--- Work to do ---
The data below holds the lines to copy: everything from the line containing "pieces += [collar_screw(number)" to the line containing "obj.data.transform(world)", both ends included, set down exactly.

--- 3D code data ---
==================================================

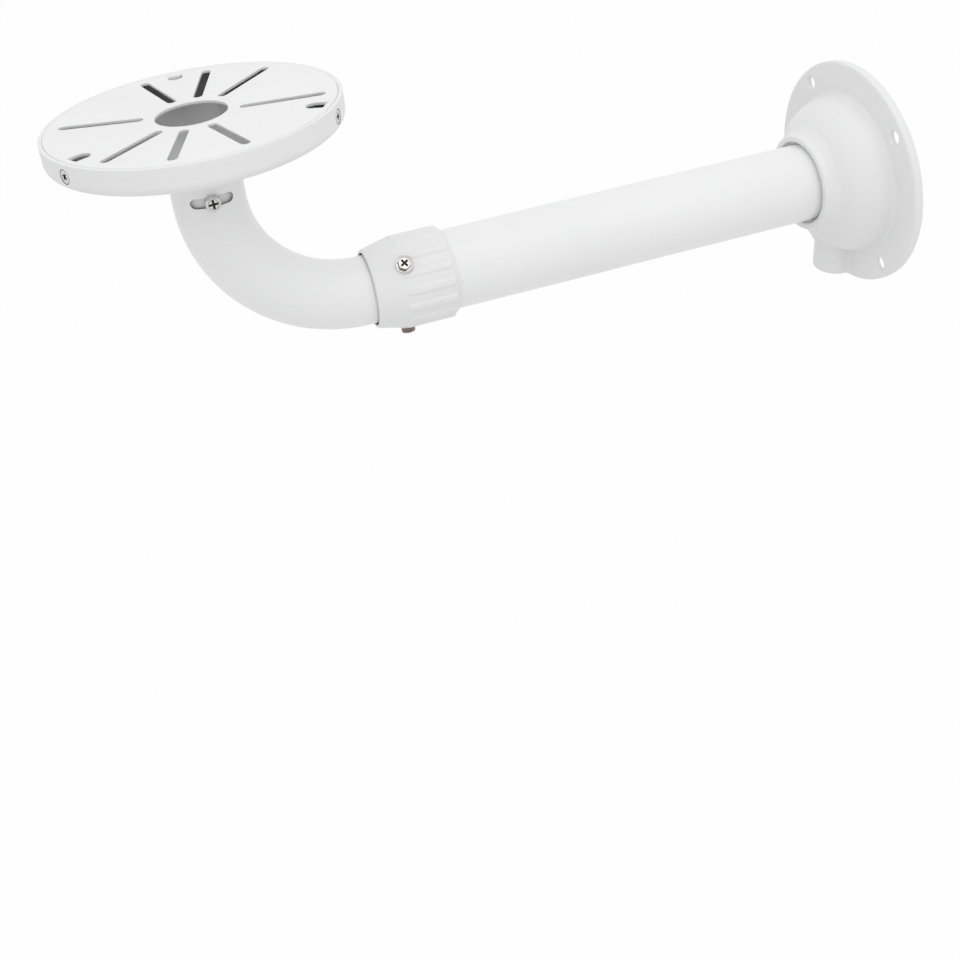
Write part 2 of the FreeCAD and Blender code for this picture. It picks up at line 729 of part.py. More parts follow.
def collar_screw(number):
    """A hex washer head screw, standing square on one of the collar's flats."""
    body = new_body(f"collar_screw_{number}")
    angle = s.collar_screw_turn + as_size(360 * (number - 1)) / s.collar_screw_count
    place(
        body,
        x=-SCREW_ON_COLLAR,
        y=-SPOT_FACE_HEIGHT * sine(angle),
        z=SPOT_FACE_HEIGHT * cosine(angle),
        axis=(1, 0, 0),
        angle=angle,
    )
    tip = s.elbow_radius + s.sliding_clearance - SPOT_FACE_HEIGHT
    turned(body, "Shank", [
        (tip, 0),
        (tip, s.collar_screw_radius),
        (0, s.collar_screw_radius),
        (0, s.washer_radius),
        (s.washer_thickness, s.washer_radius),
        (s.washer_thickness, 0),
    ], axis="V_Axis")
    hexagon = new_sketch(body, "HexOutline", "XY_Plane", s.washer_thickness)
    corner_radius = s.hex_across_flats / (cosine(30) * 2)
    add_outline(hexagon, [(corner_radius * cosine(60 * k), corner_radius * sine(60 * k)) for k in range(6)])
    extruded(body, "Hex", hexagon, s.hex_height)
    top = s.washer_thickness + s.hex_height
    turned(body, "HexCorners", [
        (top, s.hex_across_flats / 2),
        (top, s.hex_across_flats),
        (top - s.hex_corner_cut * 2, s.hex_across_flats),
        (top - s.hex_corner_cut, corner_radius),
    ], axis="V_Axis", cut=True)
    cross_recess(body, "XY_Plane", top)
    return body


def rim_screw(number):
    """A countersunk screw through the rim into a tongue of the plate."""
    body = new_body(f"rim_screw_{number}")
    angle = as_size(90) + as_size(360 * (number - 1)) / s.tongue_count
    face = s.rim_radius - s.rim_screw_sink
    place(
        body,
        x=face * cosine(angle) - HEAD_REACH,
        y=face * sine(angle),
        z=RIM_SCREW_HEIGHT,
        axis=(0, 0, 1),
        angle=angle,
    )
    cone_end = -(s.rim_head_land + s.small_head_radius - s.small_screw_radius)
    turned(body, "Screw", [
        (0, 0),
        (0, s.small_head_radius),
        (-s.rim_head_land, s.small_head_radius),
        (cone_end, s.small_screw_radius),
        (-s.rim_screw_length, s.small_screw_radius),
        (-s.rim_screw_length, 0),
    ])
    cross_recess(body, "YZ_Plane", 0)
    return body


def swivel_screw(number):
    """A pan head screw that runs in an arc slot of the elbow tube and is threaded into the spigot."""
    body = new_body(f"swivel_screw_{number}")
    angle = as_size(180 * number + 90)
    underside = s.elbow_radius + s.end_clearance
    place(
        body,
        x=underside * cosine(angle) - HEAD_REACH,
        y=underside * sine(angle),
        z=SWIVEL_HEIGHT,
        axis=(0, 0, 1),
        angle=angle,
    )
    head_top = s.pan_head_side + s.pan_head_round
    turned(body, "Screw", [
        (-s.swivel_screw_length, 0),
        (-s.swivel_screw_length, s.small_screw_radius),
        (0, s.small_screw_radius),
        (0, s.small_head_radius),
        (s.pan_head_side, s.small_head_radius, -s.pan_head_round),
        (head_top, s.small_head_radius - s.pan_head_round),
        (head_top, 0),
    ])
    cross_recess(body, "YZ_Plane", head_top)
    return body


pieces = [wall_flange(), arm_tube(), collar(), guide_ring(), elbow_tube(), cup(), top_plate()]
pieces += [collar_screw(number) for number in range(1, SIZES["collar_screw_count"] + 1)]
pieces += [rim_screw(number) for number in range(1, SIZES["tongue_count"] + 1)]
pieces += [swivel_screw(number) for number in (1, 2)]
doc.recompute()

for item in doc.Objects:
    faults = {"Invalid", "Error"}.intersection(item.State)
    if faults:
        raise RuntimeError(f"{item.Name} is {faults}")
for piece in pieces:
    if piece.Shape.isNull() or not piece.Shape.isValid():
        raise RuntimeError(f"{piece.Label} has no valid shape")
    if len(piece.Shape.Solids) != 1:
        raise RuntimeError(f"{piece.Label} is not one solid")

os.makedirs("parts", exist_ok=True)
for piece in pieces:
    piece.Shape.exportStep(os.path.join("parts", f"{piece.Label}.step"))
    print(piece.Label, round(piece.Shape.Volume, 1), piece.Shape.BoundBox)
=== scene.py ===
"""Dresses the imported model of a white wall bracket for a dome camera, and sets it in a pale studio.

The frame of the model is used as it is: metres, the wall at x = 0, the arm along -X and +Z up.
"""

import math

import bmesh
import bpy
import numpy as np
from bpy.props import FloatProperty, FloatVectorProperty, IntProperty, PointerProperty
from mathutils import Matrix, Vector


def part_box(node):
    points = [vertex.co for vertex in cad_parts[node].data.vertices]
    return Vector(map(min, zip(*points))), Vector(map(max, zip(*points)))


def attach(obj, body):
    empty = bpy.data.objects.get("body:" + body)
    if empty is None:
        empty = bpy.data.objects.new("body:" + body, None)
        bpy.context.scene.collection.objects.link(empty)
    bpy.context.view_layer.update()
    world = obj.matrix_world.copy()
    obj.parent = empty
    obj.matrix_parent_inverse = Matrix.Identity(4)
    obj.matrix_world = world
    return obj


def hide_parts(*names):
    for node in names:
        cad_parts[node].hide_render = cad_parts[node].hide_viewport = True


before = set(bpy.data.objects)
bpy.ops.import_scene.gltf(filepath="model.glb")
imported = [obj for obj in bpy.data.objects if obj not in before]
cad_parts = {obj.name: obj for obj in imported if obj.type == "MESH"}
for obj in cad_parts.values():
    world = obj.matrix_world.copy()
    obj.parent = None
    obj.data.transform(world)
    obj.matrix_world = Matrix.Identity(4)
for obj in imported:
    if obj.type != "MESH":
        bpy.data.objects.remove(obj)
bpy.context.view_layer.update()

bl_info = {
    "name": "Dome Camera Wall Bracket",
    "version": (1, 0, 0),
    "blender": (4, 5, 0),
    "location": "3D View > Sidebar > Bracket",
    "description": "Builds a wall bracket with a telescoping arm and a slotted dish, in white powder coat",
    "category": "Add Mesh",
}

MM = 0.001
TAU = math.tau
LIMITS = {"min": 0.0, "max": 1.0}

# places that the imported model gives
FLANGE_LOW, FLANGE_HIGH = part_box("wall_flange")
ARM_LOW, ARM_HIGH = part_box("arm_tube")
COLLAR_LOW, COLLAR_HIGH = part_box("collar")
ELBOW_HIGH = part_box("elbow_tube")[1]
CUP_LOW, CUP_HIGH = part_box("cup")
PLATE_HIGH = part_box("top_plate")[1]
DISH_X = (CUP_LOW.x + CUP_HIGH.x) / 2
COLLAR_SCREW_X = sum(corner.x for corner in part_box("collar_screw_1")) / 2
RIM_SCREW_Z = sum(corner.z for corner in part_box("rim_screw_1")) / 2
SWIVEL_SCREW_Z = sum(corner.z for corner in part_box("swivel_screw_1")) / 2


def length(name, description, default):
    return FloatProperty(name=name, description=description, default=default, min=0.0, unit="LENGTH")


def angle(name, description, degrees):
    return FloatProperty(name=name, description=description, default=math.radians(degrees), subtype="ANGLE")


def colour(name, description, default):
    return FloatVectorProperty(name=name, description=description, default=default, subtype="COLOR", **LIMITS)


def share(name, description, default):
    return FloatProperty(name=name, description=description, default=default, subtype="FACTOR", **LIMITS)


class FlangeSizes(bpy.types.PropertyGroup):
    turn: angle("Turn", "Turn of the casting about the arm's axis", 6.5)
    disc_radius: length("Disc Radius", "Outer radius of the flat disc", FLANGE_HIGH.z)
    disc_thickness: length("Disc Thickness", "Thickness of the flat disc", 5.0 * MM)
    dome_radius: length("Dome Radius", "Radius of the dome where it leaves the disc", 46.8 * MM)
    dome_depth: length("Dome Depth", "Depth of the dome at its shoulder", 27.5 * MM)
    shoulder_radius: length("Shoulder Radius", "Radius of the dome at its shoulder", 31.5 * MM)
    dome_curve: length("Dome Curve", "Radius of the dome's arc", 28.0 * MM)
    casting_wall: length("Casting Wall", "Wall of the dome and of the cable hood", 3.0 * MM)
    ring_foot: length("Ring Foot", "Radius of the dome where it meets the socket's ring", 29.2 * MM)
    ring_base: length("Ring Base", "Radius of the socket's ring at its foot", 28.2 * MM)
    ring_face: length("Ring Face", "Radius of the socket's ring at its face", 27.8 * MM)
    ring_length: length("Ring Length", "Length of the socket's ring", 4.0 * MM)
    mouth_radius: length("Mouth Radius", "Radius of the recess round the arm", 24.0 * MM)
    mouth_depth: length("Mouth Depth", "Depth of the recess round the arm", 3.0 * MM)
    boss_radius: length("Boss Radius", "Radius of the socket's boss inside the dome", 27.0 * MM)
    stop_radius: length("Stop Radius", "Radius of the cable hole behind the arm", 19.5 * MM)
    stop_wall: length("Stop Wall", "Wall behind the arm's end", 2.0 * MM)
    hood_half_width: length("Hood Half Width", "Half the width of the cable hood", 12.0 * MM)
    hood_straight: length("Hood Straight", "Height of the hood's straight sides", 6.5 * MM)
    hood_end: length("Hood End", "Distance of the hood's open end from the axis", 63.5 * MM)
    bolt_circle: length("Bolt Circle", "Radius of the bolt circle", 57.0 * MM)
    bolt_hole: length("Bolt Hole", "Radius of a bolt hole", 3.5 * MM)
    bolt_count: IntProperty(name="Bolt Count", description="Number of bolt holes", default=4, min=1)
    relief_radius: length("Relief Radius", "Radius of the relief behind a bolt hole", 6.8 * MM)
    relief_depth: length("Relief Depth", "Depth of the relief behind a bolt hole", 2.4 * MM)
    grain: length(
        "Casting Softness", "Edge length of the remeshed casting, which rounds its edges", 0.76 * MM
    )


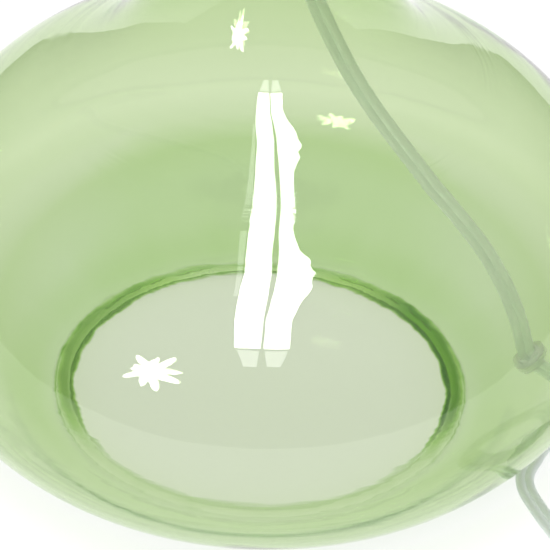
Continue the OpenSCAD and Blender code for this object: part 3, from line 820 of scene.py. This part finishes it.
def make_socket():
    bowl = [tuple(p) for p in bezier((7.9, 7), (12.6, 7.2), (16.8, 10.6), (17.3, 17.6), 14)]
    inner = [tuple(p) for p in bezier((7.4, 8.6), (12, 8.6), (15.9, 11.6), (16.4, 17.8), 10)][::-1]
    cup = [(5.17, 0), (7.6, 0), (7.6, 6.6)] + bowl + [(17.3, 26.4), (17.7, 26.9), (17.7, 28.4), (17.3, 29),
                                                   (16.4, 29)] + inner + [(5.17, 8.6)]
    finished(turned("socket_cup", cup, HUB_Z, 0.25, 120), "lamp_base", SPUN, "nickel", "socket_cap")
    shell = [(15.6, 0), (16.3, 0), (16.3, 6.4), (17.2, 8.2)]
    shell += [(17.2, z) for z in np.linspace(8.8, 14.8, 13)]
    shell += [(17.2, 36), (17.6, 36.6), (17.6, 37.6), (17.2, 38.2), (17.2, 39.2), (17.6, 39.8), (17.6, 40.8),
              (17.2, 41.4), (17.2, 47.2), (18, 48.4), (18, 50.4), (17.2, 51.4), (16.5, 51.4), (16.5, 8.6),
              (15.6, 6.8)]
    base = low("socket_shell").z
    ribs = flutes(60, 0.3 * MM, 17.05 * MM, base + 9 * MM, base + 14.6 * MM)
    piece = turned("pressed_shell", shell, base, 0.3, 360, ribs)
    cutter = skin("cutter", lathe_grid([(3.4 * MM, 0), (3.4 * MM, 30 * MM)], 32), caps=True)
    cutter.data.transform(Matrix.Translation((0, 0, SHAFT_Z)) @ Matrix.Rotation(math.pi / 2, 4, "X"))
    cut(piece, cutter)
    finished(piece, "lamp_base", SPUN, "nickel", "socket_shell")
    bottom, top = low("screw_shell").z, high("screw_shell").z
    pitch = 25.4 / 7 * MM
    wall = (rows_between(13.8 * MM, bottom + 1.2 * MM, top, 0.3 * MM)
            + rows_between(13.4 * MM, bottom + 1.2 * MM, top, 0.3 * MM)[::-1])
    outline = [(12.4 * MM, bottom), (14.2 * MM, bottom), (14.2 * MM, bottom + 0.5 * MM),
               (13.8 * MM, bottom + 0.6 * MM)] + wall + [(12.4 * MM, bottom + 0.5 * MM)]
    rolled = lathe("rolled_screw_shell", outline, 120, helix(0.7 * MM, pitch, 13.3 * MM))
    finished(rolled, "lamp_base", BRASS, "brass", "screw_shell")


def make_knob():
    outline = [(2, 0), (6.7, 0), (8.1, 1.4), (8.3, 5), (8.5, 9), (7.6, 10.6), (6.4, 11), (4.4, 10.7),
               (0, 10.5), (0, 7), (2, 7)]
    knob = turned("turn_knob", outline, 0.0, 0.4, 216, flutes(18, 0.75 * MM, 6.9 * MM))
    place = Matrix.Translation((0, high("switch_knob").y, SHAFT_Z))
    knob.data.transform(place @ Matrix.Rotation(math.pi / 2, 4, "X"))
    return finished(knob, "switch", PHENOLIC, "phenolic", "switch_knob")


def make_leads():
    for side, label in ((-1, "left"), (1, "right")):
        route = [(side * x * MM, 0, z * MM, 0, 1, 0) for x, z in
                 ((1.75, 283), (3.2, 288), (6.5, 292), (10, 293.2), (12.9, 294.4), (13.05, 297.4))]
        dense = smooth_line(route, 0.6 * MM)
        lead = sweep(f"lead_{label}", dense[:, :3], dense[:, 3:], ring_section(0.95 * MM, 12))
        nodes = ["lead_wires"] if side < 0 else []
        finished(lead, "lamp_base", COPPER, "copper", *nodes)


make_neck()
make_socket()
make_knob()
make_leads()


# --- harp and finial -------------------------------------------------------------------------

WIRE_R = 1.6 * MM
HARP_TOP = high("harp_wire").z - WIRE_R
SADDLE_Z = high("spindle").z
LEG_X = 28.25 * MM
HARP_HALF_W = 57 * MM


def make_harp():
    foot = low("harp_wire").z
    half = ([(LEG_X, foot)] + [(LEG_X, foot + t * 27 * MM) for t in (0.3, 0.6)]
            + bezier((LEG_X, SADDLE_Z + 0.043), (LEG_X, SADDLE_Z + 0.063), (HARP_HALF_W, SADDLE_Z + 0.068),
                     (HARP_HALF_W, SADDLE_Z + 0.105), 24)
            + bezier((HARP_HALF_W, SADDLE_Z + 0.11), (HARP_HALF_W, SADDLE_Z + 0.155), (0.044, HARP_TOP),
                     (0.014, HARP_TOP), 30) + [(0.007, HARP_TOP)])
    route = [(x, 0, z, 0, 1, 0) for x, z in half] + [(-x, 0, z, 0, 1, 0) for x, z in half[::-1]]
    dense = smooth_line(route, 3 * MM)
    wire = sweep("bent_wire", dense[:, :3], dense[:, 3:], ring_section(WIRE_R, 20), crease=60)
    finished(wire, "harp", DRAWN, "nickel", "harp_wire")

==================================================

--- Finished exercise ---
pieces += [collar_screw(number) for number in range(1, SIZES["collar_screw_count"] + 1)]
pieces += [rim_screw(number) for number in range(1, SIZES["tongue_count"] + 1)]
pieces += [swivel_screw(number) for number in (1, 2)]
doc.recompute()

for item in doc.Objects:
    faults = {"Invalid", "Error"}.intersection(item.State)
    if faults:
        raise RuntimeError(f"{item.Name} is {faults}")
for piece in pieces:
    if piece.Shape.isNull() or not piece.Shape.isValid():
        raise RuntimeError(f"{piece.Label} has no valid shape")
    if len(piece.Shape.Solids) != 1:
        raise RuntimeError(f"{piece.Label} is not one solid")

os.makedirs("parts", exist_ok=True)
for piece in pieces:
    piece.Shape.exportStep(os.path.join("parts", f"{piece.Label}.step"))
    print(piece.Label, round(piece.Shape.Volume, 1), piece.Shape.BoundBox)
=== scene.py ===
"""Dresses the imported model of a white wall bracket for a dome camera, and sets it in a pale studio.

The frame of the model is used as it is: metres, the wall at x = 0, the arm along -X and +Z up.
"""

import math

import bmesh
import bpy
import numpy as np
from bpy.props import FloatProperty, FloatVectorProperty, IntProperty, PointerProperty
from mathutils import Matrix, Vector


def part_box(node):
    points = [vertex.co for vertex in cad_parts[node].data.vertices]
    return Vector(map(min, zip(*points))), Vector(map(max, zip(*points)))


def attach(obj, body):
    empty = bpy.data.objects.get("body:" + body)
    if empty is None:
        empty = bpy.data.objects.new("body:" + body, None)
        bpy.context.scene.collection.objects.link(empty)
    bpy.context.view_layer.update()
    world = obj.matrix_world.copy()
    obj.parent = empty
    obj.matrix_parent_inverse = Matrix.Identity(4)
    obj.matrix_world = world
    return obj


def hide_parts(*names):
    for node in names:
        cad_parts[node].hide_render = cad_parts[node].hide_viewport = True


before = set(bpy.data.objects)
bpy.ops.import_scene.gltf(filepath="model.glb")
imported = [obj for obj in bpy.data.objects if obj not in before]
cad_parts = {obj.name: obj for obj in imported if obj.type == "MESH"}
for obj in cad_parts.values():
    world = obj.matrix_world.copy()
    obj.parent = None
    obj.data.transform(world)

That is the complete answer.